# Your instructions
Repeat verbatim only the lines from the opening of the material below through the one that contains "PUNT_DEPTH = 0.9".

####

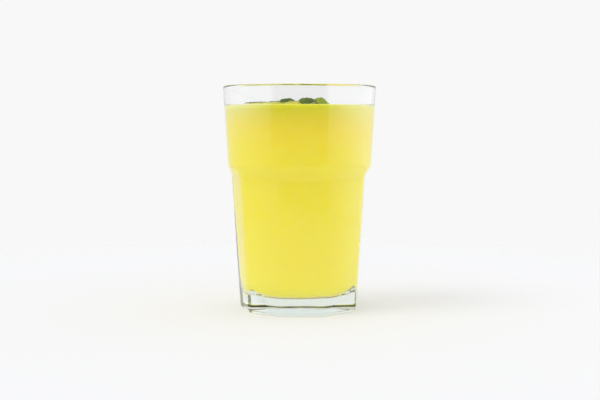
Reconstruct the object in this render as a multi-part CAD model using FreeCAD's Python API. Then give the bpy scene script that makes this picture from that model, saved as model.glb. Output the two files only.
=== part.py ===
"""A glass of lemonade: a pressed tumbler with a smooth bell over nine flats, filled to just
under the bell's mouth, with a citrus slice and three mint leaves floating on the drink.

Units are millimetres. +Z is up, -Y is the front, and the origin is at the middle of the foot,
on the surface that the glass stands on.
"""

import FreeCAD
import Part

import math
import os

# --- Tumbler, outside -------------------------------------------------------------------------
HEIGHT = 126.1
RIM_RADIUS = 42.95
BELL_FOOT_RADIUS = 40.4
SHOULDER_TOP = 82.5
SHOULDER_FOOT = 74.0
FLATS = 9
FLATS_TURN = -5.0  # degrees, of the first flat away from +X
FLAT_TOP = 36.65  # from the axis to the middle of a flat, at the shoulder's foot
FLAT_FOOT = 32.2  # the same, at the surface it stands on
RIDGE_ROUNDING = 10.0
HEEL_RADIUS = 2.2
LIP_ROUNDING = 1.4  # or just under half the wall, where that is less
PUNT_RADIUS = 23.0
PUNT_TOP_RADIUS = 14.0
PUNT_DEPTH = 0.9

# --- Tumbler, inside --------------------------------------------------------------------------
RIM_WALL = 3.0
BELL_WALL = 3.1
BODY_WALL = 3.1  # behind the middle of a flat, at the shoulder's foot
FOOT_WALL = 5.2  # behind the middle of a flat, at the floor
FLOOR_THICKNESS = 9.1
FLOOR_CORNER = 9.0
INNER_SHOULDER_ROUNDING = 9.0

# --- Drink ------------------------------------------------------------------------------------
FILL_BELOW_RIM = 11.0
FILL_LEVEL = HEIGHT - FILL_BELOW_RIM

# --- Citrus slice -----------------------------------------------------------------------------
SLICE_RADIUS = 23.0
SLICE_THICKNESS = 3.6
SLICE_CENTRE = (-8.6, -2.5)
SLICE_TILT = 2.2  # degrees, with the right side up
SLICE_ABOVE_DRINK = 2.0  # from the drink to the middle of the slice's top
RIND_ROUNDING = 0.8
RIND_WIDTH = 2.6
SEGMENTS = 10
SEGMENT_CORE = 2.2
MEMBRANE = 1.1
SEGMENT_DEPTH = 0.25

# --- Mint leaves ------------------------------------------------------------------------------
LEAF_THICKNESS = 0.4
LEAF_SEAT = 0.15  # clearance between a leaf and what it lies on
LEAF_DROOP = 1.1  # how steeply a leaf hangs past the slice's rim
LEAF_ROWS = 28
LEAF_COLUMNS = 8
LEAF_TEETH = 7
# name: length, width, where the stalk starts, heading in degrees from +X, how far the sides
# cup up, how far the tip lifts, and the height of the ruffled edge
LEAVES = {
    "mint_leaf_left": (9.5, 6.4, (-3.0, -20.0), 219.0, 0.4, 1.1, 0.16),
    "mint_leaf_middle": (12.4, 8.4, (6.5, -14.5), 243.0, 0.4, 0.2, 0.18),
    "mint_leaf_right": (12.6, 9.0, (15.5, -8.5), 240.0, 0.4, 0.1, 0.20),
}

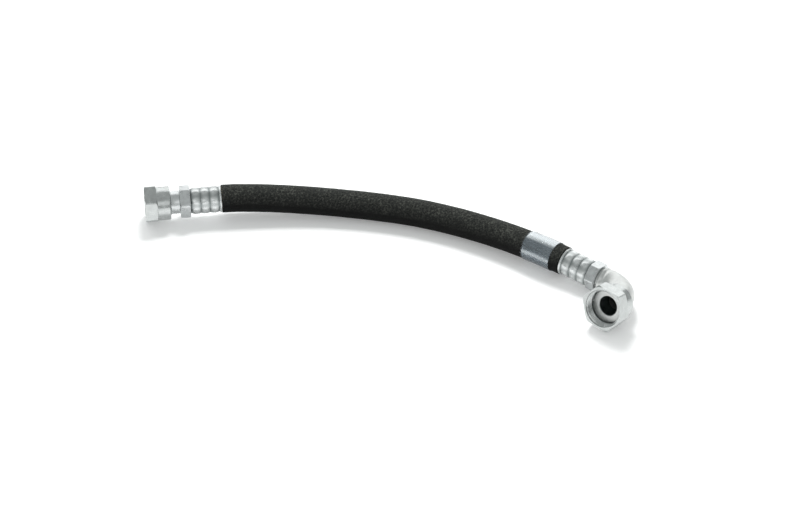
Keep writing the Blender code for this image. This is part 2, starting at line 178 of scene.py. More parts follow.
# --- Camera, light and floor ------------------------------------------------------------------------
def add_camera():
    """The view from the front, a little from the left and above."""
    level = math.cos(VIEW_ELEVATION)
    ahead = Vector((math.sin(VIEW_AZIMUTH) * level, math.cos(VIEW_AZIMUTH) * level,
                    -math.sin(VIEW_ELEVATION)))
    data = bpy.data.cameras.new("camera")
    data.lens = LENS_MM
    data.sensor_width = 36.0
    data.clip_start = 0.05
    data.clip_end = 50.0
    camera = bpy.data.objects.new("camera", data)
    camera.location = VIEW_TARGET - ahead * VIEW_DISTANCE
    camera.rotation_euler = ahead.to_track_quat("-Z", "Y").to_euler()
    bpy.context.collection.objects.link(camera)
    bpy.context.scene.camera = camera


def add_softbox(name, place, target, width, height, power, mirrored=True):
    """A rectangular area light aimed at a point, seen in polished surfaces or not."""
    data = bpy.data.lights.new(name, "AREA")
    data.shape = "RECTANGLE"
    data.size = width
    data.size_y = height
    data.energy = power
    light = bpy.data.objects.new(name, data)
    light.location = place
    light.visible_glossy = mirrored
    aim = Vector(target) - Vector(place)
    light.rotation_euler = aim.to_track_quat("-Z", "Y").to_euler()
    bpy.context.collection.objects.link(light)


def add_studio():
    """White floor, pale room, a broad light behind the part, a small key light and a weak front one.
    The key light isn't mirrored in the metal."""
    world = bpy.data.worlds.new("room")
    world.use_nodes = True
    room = world.node_tree.nodes["Background"]
    room.inputs["Color"].default_value = (0.96, 1.0, 0.99, 1.0)
    room.inputs["Strength"].default_value = 0.52
    bpy.context.scene.world = world
    bpy.context.scene.view_settings.view_transform = "Standard"
    add_softbox("backdrop", (0.0, 1.6, 1.0), (0.0, 0.0, 0.0), 4.2, 1.7, 23.0)
    add_softbox("key", (0.15, 1.0, 1.4), (0.0, 0.0, 0.0), 0.5, 0.5, 22.0, mirrored=False)
    add_softbox("front", (-0.7, -1.5, 1.1), (0.0, 0.0, 0.0), 1.6, 1.0, 3.0)
    mesh = bpy.data.meshes.new("floor")
    half = 4.0
    below = 0.0002
    corners = [(-half, -half, 0.0), (half, -half, 0.0), (half, half, 0.0), (-half, half, 0.0)]
    mesh.from_pydata(corners, [], [(0, 1, 2, 3)])
    floor = bpy.data.objects.new("floor", mesh)
    floor.location.z = cad_box[0][2] - below
    paper = bpy.data.materials.new("paper")
    paper.use_nodes = True
    shader = paper.node_tree.nodes["Principled BSDF"]
    shader.inputs["Base Color"].default_value = (0.90, 0.90, 0.90, 1.0)
    shader.inputs["Emission Color"].default_value = (1.0, 1.0, 1.0, 1.0)
    shader.inputs["Emission Strength"].default_value = 0.20
    shader.inputs["Roughness"].default_value = 0.75
    mesh.materials.append(paper)
    bpy.context.collection.objects.link(floor)


# --- Meshes over rings -------------------------------------------------------------------------------
def skin(name, rings, girth, material, sharp=28.0, closed=True):
    """A mesh over rings with equal counts.  Its UV map runs along the rings and round them, in
    metres.  The last ring joins the first, or the ends stay open."""
    mesh = bmesh.new()
    lay = mesh.loops.layers.uv.new("lay")
    loops = [[mesh.verts.new(point) for point in ring] for ring in rings]
    order = list(range(len(loops)))
    if closed:
        order.append(0)
    count = len(loops[0])
    along = 0.0
    for here, there in zip(order, order[1:]):
        ahead = along + (rings[there][0] - rings[here][0]).length
        for j in range(count):
            k = (j + 1) % count
            face = mesh.faces.new((loops[here][j], loops[here][k], loops[there][k], loops[there][j]))
            marks = ((along, j), (along, j + 1), (ahead, j + 1), (ahead, j))
            for loop, (u, v) in zip(face.loops, marks):
                loop[lay].uv = (u, v * girth / count)
        along = ahead
    bmesh.ops.remove_doubles(mesh, verts=mesh.verts, dist=1e-7)
    bmesh.ops.recalc_face_normals(mesh, faces=mesh.faces)
    data = bpy.data.meshes.new(name)
    mesh.to_mesh(data)
    mesh.free()
    data.shade_smooth()
    data.set_sharp_from_angle(angle=math.radians(sharp))
    data.materials.append(material)
    item = bpy.data.objects.new(name, data)
    bpy.context.collection.objects.link(item)
    return item


def number(value, angle):
    """A size that is a number or a function of the angle."""
    return value(angle) if callable(value) else value


def ring(place, sides, station, radius):
    """Points round a place's Z axis.  Station and radius are numbers or functions of the angle."""
    points = []
    for i in range(sides):
        angle = math.tau * i / sides
        reach = number(radius, angle)
        points.append(place @ Vector((reach * math.cos(angle), reach * math.sin(angle),
                                      number(station, angle))))
    return points


def lathe(name, place, outline, material, sides=TURNED_SIDES, sharp=28.0):
    """A closed turned body from (station, radius) pairs."""
    rings = [ring(place, sides, station, radius) for station, radius in outline]
    return skin(name, rings, math.tau * 0.015, material, sharp)


def hexagon(half):
    """Radius of a hexagon whose corners are taken off by a hair, at each angle."""
    corner = half / math.cos(math.pi / 6.0) - 0.0003

    def radius(angle):
        from_flat = (angle + math.pi / 6.0) % (math.pi / 3.0) - math.pi / 6.0
        return min(half / math.cos(from_flat), corner)

    return radius


def hex_stretch(half, low, high, face_radius):
    """Outline of a hexagon from low to high, its corners chamfered at 30 degrees at both ends."""
    radius = hexagon(half)
    slope = math.tan(math.radians(30.0))
    way = 1.0 if high > low else -1.0

    def cut(angle):
        return max(radius(angle) - face_radius, 0.0) * slope

    return [(low, lambda a: min(radius(a), face_radius)), (lambda a: low + way * cut(a), radius),
            (lambda a: high - way * cut(a), radius), (high, lambda a: min(radius(a), face_radius))]


def finish_piece(piece, body, slot, *nodes):
    """Ride a body and stand for CAD nodes; the slot argument is not used."""
    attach(piece, body)
    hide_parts(*nodes)


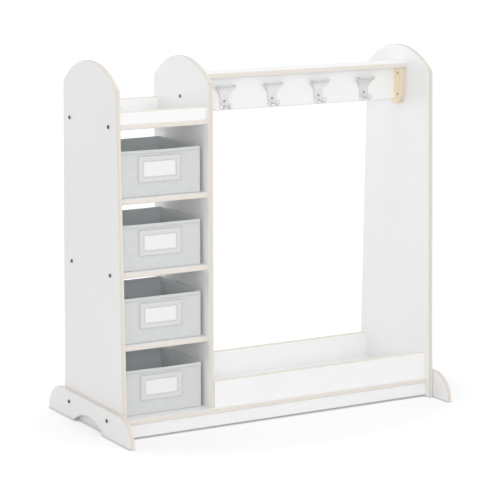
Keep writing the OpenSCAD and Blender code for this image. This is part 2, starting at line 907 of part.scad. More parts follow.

####

# The solution
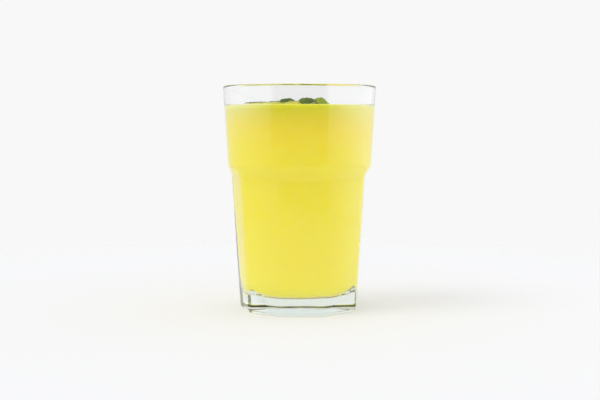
Reconstruct the object in this render as a multi-part CAD model using FreeCAD's Python API. Then give the bpy scene script that makes this picture from that model, saved as model.glb. Output the two files only.
=== part.py ===
"""A glass of lemonade: a pressed tumbler with a smooth bell over nine flats, filled to just
under the bell's mouth, with a citrus slice and three mint leaves floating on the drink.

Units are millimetres. +Z is up, -Y is the front, and the origin is at the middle of the foot,
on the surface that the glass stands on.
"""

import FreeCAD
import Part

import math
import os

# --- Tumbler, outside -------------------------------------------------------------------------
HEIGHT = 126.1
RIM_RADIUS = 42.95
BELL_FOOT_RADIUS = 40.4
SHOULDER_TOP = 82.5
SHOULDER_FOOT = 74.0
FLATS = 9
FLATS_TURN = -5.0  # degrees, of the first flat away from +X
FLAT_TOP = 36.65  # from the axis to the middle of a flat, at the shoulder's foot
FLAT_FOOT = 32.2  # the same, at the surface it stands on
RIDGE_ROUNDING = 10.0
HEEL_RADIUS = 2.2
LIP_ROUNDING = 1.4  # or just under half the wall, where that is less
PUNT_RADIUS = 23.0
PUNT_TOP_RADIUS = 14.0
PUNT_DEPTH = 0.9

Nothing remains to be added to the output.